De nombreux pays ayant un passé d’occupation coloniale ont historiquement soutenu les aspirations palestiniennes à un État indépendant. Mais la réponse relativement discrète de l’Occident face à l’augmentation rapide du nombre de morts à Gaza – contrairement à sa dénonciation immédiate et répétée des massacres russes en Ukraine – a révélé ce que certains pays en développement considèrent comme de l’hypocrisie et des deux poids, deux mesures.

Dans son discours d’ouverture du G20, le ministre brésilien des Affaires étrangères, Mauro Vieira, a comparé les nations du Nord, liées par l’alliance militaire de l’OTAN, avec celles du Sud, qui étaient « couvertes par diverses couches et zones de paix et de coopération ».

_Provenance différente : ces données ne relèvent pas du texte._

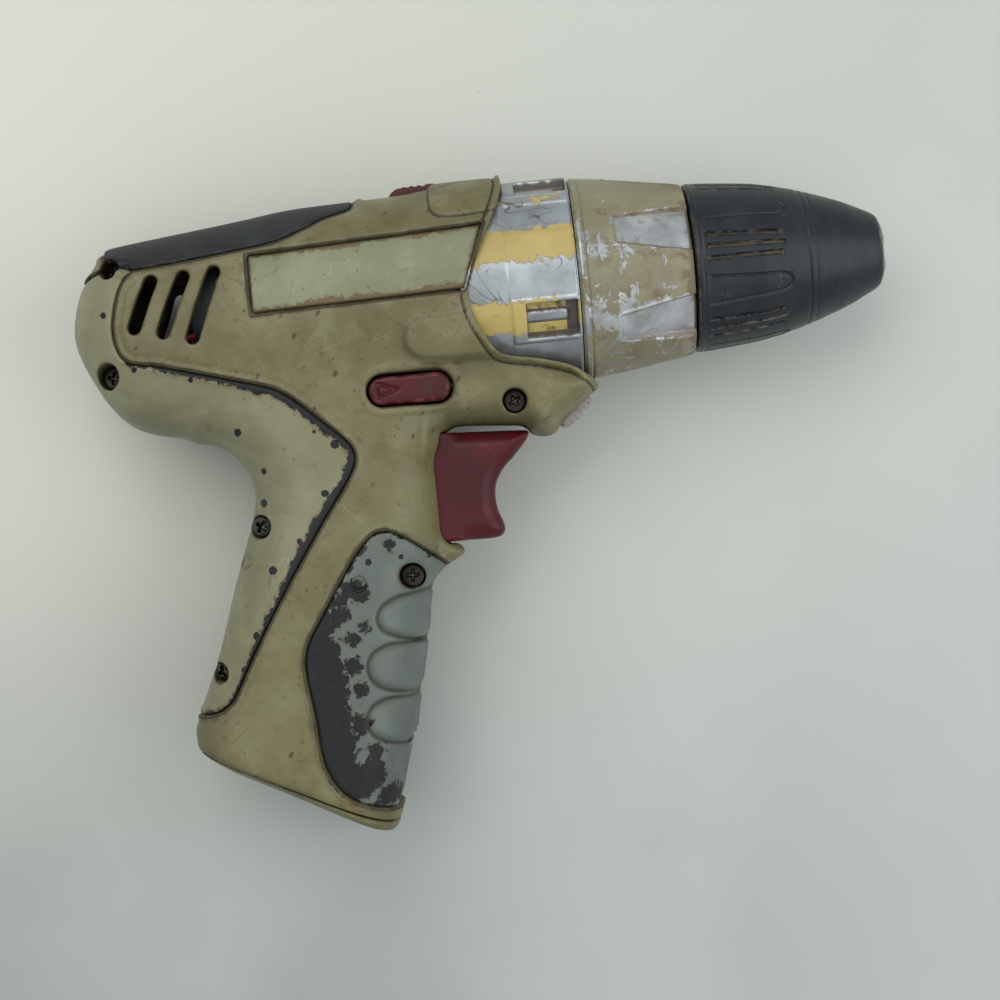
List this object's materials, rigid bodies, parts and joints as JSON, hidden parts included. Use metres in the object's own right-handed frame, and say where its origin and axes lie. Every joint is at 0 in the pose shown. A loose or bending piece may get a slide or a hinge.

Alors que le nombre de morts à Gaza augmentait, l’Afrique du Sud, alliée des Brics du Brésil, a ouvert le mois dernier un procès contre Israël devant la Cour internationale de Justice, alléguant un génocide contre le peuple palestinien, une accusation que l’État juif a fermement rejetée.

« Certains nous ont dit de nous occuper de nos affaires. D’autres ont dit que ce n’était pas notre place », a déclaré le président Cyril Ramaphosa après que la CIJ a rendu une ordonnance provisoire à Israël pour empêcher son armée de commettre des actes qui pourraient être considérés comme génocidaires et pour permettre une aide humanitaire à Gaza.

« Et pourtant, c’est vraiment notre place, en tant que personnes qui connaissent trop bien la douleur de la dépossession, de la discrimination et de la violence parrainée par l’État. Nous, en tant que Sud-Africains, ne resterons pas des spectateurs passifs et ne verrons pas les crimes qui nous ont été infligés être perpétrés ailleurs », a ajouté Ramaphosa.

L'ambassadeur du Brésil en Israël, Frederico Meyer, au centre
L’ambassadeur du Brésil en Israël, Frederico Meyer, au centre, et le ministre israélien des Affaires étrangères, Israel Katz. Au musée de l’Holocauste, Katz a déclaré Lula « persona non grata » dans l’Etat juif © Ahmad Gharabli/AFP/Getty Images

Lors du sommet de l’Union africaine à Addis-Abeba, où Lula s’est exprimé le week-end dernier, les dirigeants se sont alignés pour condamner l’offensive israélienne contre le Hamas à Gaza, qui, selon les autorités palestiniennes, a tué plus de 29 000 personnes. Les attaques du Hamas contre Israël le 7 octobre, qui ont déclenché la guerre à Gaza, ont tué 1 200 personnes et 250 ont été prises en otages.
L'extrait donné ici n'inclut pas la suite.